Setting up the Upside Down

The catalyst for Season 1 involved a boy named Will Byers (Noah Schnapp), whom everyone in this small Indiana town assumed suddenly went missing one night — causing much understandable panic and worry for his mother, Joyce (Winona Ryder), older brother Jonathan (Charlie Heaton) and his three friends. As much as a government cover-up tried to gaslight the town with a story of drowning, Will was really pulled into an alternate reality known as the Upside Down. His abductor was a monster that will eventually be known as The Demogorgon who broke free when a portal to this universe is opened. The portal, or Gate, is conveniently located in the subsystem of the nearby Hawkins National Laboratory.

The rift happened because of Eleven (Millie Bobbie Brown), a child with telekinetic and telepathic powers who has spent the majority of her life working as a human science experiment. She communicates with the monster during a lab experiment. Eleven spends most of the first season on the lam, befriending Will’s buddies Dustin (Gaten Matarazzo), Lucas (Caleb McLaughlin) and especially Mike (Finn Wolfhard). She also takes a liking to frozen waffles and, eventually by the start of Season 2, Hawkins Chief of Police Jim Hopper (David Harbour).
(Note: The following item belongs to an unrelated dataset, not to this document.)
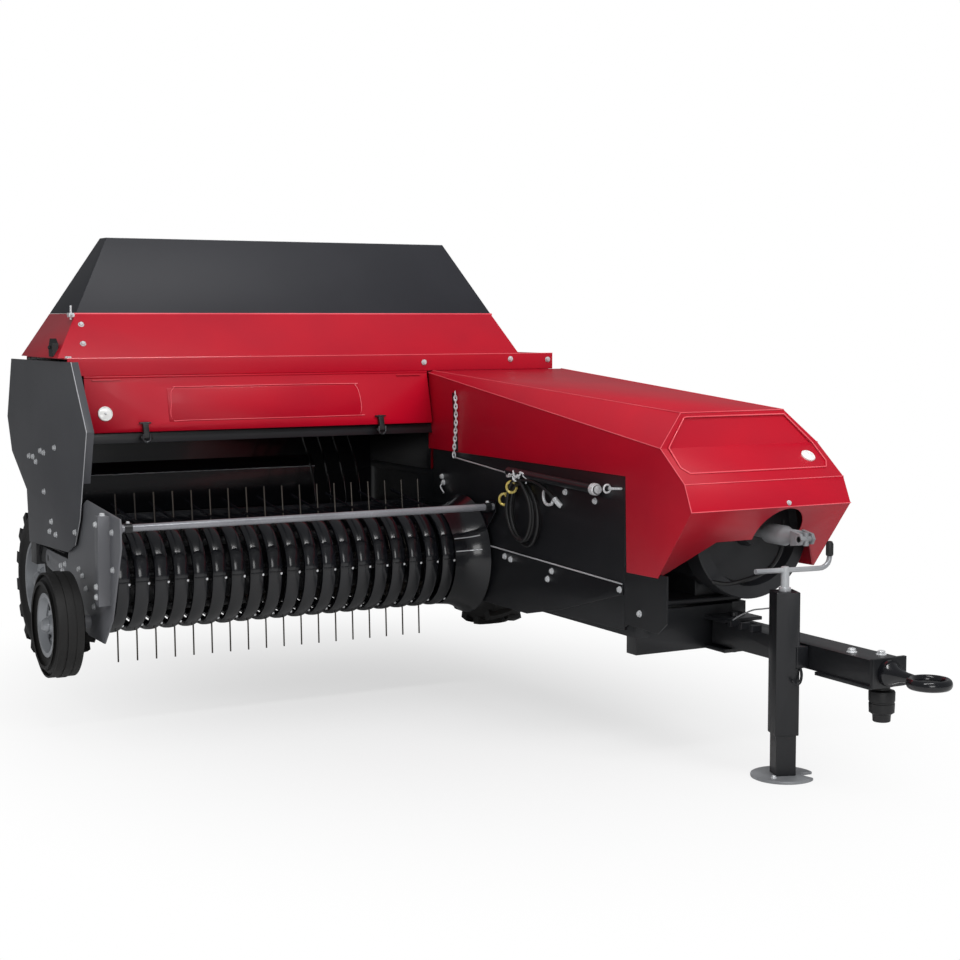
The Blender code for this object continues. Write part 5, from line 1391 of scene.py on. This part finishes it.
@dataclass
class Drive(SubAssembly):
    """Flywheel, input shaft with its yoke, and the gearbox behind."""

    shaft: tuple = (0.785, 0.765)
    front: float = -1.570
    back: float = -1.480
    radius: float = 0.240
    cross_y: float = -1.855
    hose: tuple = ((0.600, -1.590, 0.600), (0.640, -1.620, 0.594), (0.690, -1.645, 0.606),
                   (0.745, -1.655, 0.622), (0.796, -1.655, 0.645), (0.836, -1.650, 0.685),
                   (0.862, -1.640, 0.740), (0.875, -1.625, 0.800))
    hose_radius: float = 0.0075

    def build(self) -> None:
        """Turned flywheel, forged yoke and its cross, cast gearbox, and the hose in the nose."""
        self.build_flywheel()
        self.soften("input_shaft", PHOSPHATED, 0.002)
        self.soften("gearbox", CAST, 0.006)
        x, z = self.shaft
        cross = joined(tube([(x - 0.030, self.cross_y, z), (x + 0.030, self.cross_y, z)], 0.010, 18),
                       tube([(x, self.cross_y, z - 0.022), (x, self.cross_y, z + 0.022)], 0.010, 18))
        self.put("joint_cross", cross, PHOSPHATED, "driveline")
        self.put("nose_hose", tube(curve(self.hose, 48), self.hose_radius, 12), RUBBER, "machine")

    def build_flywheel(self) -> None:
        """Flywheel with a thick rim, a thin web and a hub."""
        mid, half = (self.front + self.back) / 2, (self.back - self.front) / 2
        r, rim = self.radius, self.radius - 0.045
        profile = [(-half, r - 0.003), (-half + 0.003, r), (half - 0.003, r), (half, r - 0.003), (half, rim),
                   (0.012, rim - 0.010), (0.012, 0.060), (half + 0.015, 0.050), (half + 0.015, 0.0203),
                   (-half - 0.010, 0.0203), (-half - 0.010, 0.050), (-0.012, 0.060), (-0.012, rim - 0.010),
                   (-half, rim)]
        wheel = lathe(profile, Axis.Y, (self.shaft[0], mid, self.shaft[1]), 96)
        self.put("flywheel_turned", wheel, CAST, "driveline", stands_for=["flywheel"], sharp=32.0)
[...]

Everyone thinks the town is safe again by the end of Season 1, when Eleven defeats The Demogorgon and Will has since been set free. But things are much worse in Season 2, which picks up a year after that finale. We learn that Will is possessed by the much scarier The Mind Flayer when he still has visions of the Upside Down. While under the monster’s control, Will leads agents to the Hawkins Lab and they are caught in an ambush. Although there were causalities — RIP, Joyce’s wonderful boyfriend Bob (Sean Astin) — Eleven manages to use her powers to seal The Mind Flayer back behind the Gate and we all breathed a sigh of relief that the town was safe again… Or was it?

Family Ties

Mike isn’t the only member of his family invested in the destruction of these monsters. His pretty, popular big sister, Nancy (Natalia Dyer) has been doing her own research after she lost her friend Barb (Shannon Purser) to The Demogorgon’s clutches in Season 1. She’s also teamed up with an unlikely ally as far as the rules of high school are concerned: Will’s social outcast of a brother, Jonathan.
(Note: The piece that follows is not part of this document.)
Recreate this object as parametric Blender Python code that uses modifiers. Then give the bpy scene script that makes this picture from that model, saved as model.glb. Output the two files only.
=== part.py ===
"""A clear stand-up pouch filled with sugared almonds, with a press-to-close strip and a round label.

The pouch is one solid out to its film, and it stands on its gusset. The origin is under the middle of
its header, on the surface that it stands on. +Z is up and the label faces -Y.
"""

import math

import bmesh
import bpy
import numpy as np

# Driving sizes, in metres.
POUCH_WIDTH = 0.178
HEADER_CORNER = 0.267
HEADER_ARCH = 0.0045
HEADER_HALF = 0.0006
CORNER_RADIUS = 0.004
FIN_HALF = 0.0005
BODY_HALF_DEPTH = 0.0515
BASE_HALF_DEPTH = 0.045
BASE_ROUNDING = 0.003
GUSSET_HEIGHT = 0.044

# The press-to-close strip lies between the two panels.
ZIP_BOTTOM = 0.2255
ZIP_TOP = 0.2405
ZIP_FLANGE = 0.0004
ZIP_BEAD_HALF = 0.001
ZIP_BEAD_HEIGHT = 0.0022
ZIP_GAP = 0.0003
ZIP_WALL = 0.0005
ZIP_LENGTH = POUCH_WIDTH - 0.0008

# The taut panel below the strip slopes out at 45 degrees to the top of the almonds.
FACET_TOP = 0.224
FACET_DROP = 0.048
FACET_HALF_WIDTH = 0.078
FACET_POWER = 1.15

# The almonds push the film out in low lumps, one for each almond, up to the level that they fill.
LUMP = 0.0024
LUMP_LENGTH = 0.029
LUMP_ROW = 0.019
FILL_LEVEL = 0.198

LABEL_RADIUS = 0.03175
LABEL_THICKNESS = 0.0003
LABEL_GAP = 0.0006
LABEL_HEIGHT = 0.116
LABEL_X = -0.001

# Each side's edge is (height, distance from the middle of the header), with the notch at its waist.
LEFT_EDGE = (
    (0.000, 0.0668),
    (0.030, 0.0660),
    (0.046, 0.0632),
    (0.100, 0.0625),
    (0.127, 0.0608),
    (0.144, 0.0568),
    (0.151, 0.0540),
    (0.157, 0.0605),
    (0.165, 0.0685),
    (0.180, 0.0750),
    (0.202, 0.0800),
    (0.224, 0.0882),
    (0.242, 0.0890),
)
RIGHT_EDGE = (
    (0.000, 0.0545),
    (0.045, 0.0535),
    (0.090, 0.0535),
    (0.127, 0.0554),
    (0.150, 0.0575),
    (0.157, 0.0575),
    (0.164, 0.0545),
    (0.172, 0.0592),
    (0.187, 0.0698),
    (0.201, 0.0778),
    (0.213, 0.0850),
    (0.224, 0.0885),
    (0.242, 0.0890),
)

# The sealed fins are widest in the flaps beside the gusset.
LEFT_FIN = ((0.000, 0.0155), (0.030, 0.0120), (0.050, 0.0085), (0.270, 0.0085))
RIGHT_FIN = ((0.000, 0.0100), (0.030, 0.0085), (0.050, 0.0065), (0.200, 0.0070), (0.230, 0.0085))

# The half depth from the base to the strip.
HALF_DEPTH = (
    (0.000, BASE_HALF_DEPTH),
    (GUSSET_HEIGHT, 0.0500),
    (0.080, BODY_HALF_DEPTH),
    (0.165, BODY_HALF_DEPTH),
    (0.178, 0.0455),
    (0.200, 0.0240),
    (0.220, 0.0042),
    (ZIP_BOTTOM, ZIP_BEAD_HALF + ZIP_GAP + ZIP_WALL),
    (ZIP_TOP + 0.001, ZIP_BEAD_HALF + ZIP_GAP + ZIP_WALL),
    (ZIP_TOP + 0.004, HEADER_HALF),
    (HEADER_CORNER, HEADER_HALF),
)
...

Because this show loves to dismantle the tropes of ’80s TV and movies almost as much as it loves to reference them, Nancy parted with the jock with the great hair (Joe Keery’s Steve) and starts dating Jonathan. Again fighting the trope that popular kids don’t hang out with nerds, Steve finds an unlikely new best friend in Dustin and teaches him the importance of a proper beauty regime. He, along with his fancy nail-studded bat, also joined the quest to rid the town of evil.

Season 2 also introduced the skateboarding tomboy Max (Sadie Sink) and the conceited Kiefer Sutherland wanna-be Billy (Dacre Montgomery): step-siblings who are new to the town and whose stories evolve this season. It also ended on a sweet note, with Paul Reiser’s Dr. Owens offering Harbour’s Hopper a forged birth certificate to use as “proof” that Eleven is his daughter.

Well I was born in a small town …

The third season of “Stranger Things” continues to elevate its recreation of Reagan-era nostalgia of a community where everyone went to high school with everyone else — with plot points that can make you say out loud, “if only they had cell phones.”

“The Princess Bride’s” Cary Elwes is the token ’80s guy this year, playing a mayor with alternative motives. “Starship Troopers'” Jake Busey also joins the cast as a small-town newspaper editor who is clueless as to how much his industry is about to change.

And, in what may be one of the show’s brilliant side-eyes to star Ryder’s past work, Maya Hawke — daughter of her “Reality Bites” co-star Ethan Hawke — joins this season as Robin, a bored teen too smart to be working behind an ice cream counter with Kerry’s Steve.